I've been looking at Sensory Percussion (http://sunhou.se) triggers recently, and the accuracy/response time is absolutely ridiculous. From the webpage it's clear that it's not just a regular trigger as there's a magnet (hall sensor for onset detection?), and possibly a contact mic on the body too (http://help.sunhou.se/start/magnet.html). Now I'm sure that helps in getting a clean signal with little to no crosstalk, but what caught my attention the most (in wrestling with this onset detection stuff) is their thresholding/differential configuration.
In this setup video you can see the panel that handles this:
https://youtu.be/4LoUqu-QpVE?t=35s
So the bottom is an envelope follower and the top is the volume differential, but it appears to be calculated quite differently. As in, it doesn't appear to be "a fast envelope follower minus a slow envelope follower" going into a thresh~ type thing. Each onset produces (is produces by) a positive differential spike followed by a negative one.

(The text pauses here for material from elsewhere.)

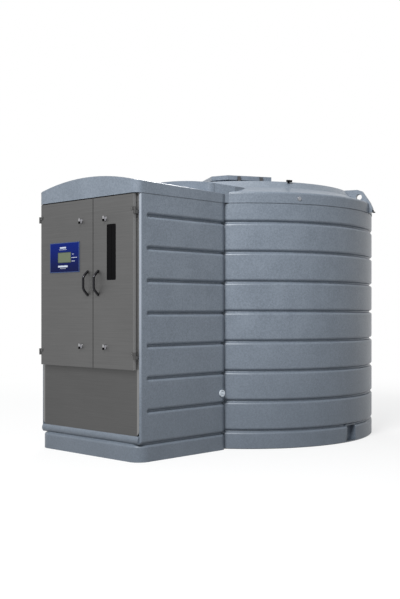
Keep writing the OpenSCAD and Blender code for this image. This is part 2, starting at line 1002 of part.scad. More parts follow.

This is most evident in this part of the video:
https://youtu.be/4LoUqu-QpVE?t=1m23s
So this 'resonance removal' applies a slew to the uptake of the volume differential.
So the system appears to be extracting very clean and very fast onsets from a percussive signal, using a type of differential/thresholding that I've not come across before. A lot of this I'm sure comes down to the hardware side of things, particularly since the actual differential could be being calculated in a different manner, with the envelope follower being there purely for amplitude tracking.
Any thoughts on what's going on in the video?
the efficiency of the system in this video is fairly incredible, I'd like to know too how it works...
Indeed!
I had bumped up a super old thread on a median filter and gotten some improved results, and notably the differential now looks more like theirs (than using two regular envelope followers), but it still needs quite a bit more work:
Hi Rodrigo,
I was looking for an alternative to Bonk~ for Win 8. 64 bits. Your patch works fine for me. Just wanted to let you know that the 2nd argument of your pak object is an integer, so it doesnt work the way you want and I've just added a simple signal comparaison at the top of the patch that enable/disable a simple gate system that does the job for stopping reporting onset when no audio is going through. Thanks for your sharing.
so many people are always using a -to-db conversion when they do dynamics stuff. i wonder why? i always work with control signals of 0. -1. after demodulating the input audio.
I imagine it's more about the more perceptually accurate measure of change in differential rather than actual numerical range. (then again, the initial patch I started building from (Peter's) had the atodb in there and I just kept rolling with it)
My thought was (probably) that the meaning of a +/- 0.01 difference matters more at small amplitudes than at large ones, hence the conversion to decibels. For just extracting the amplitude envelope (to apply to something else), I don't usually do the conversion, but YMMV.
Here's a great paper on strategies for building digital compressors that I have recently found helpful:
well if you use 0. 1. linear gain, you´d use multiplication of course.
let me rephrase my comment: i dont even understand the purpose of the atodb signal object.
unlike when using mtof~ i dont see where you would like to modulate (or produce) a signal which represents gain or relative gain difference in db/A.
Atodb~ is so you can do your gain calculations and smoothing in dB before converting back to linear gain through dbtoa~. Not all tasks require it, but it makes some calculations much simpler.
I think of atodb~ as being more similar to ftom~ than it is to mtof~; it converts "natural" values into units that relate to our working units and perception (am thinking octaves rather than semitones on this, but the value of working in a log domain is still helpful).
sometimes i think i am optimizing to much.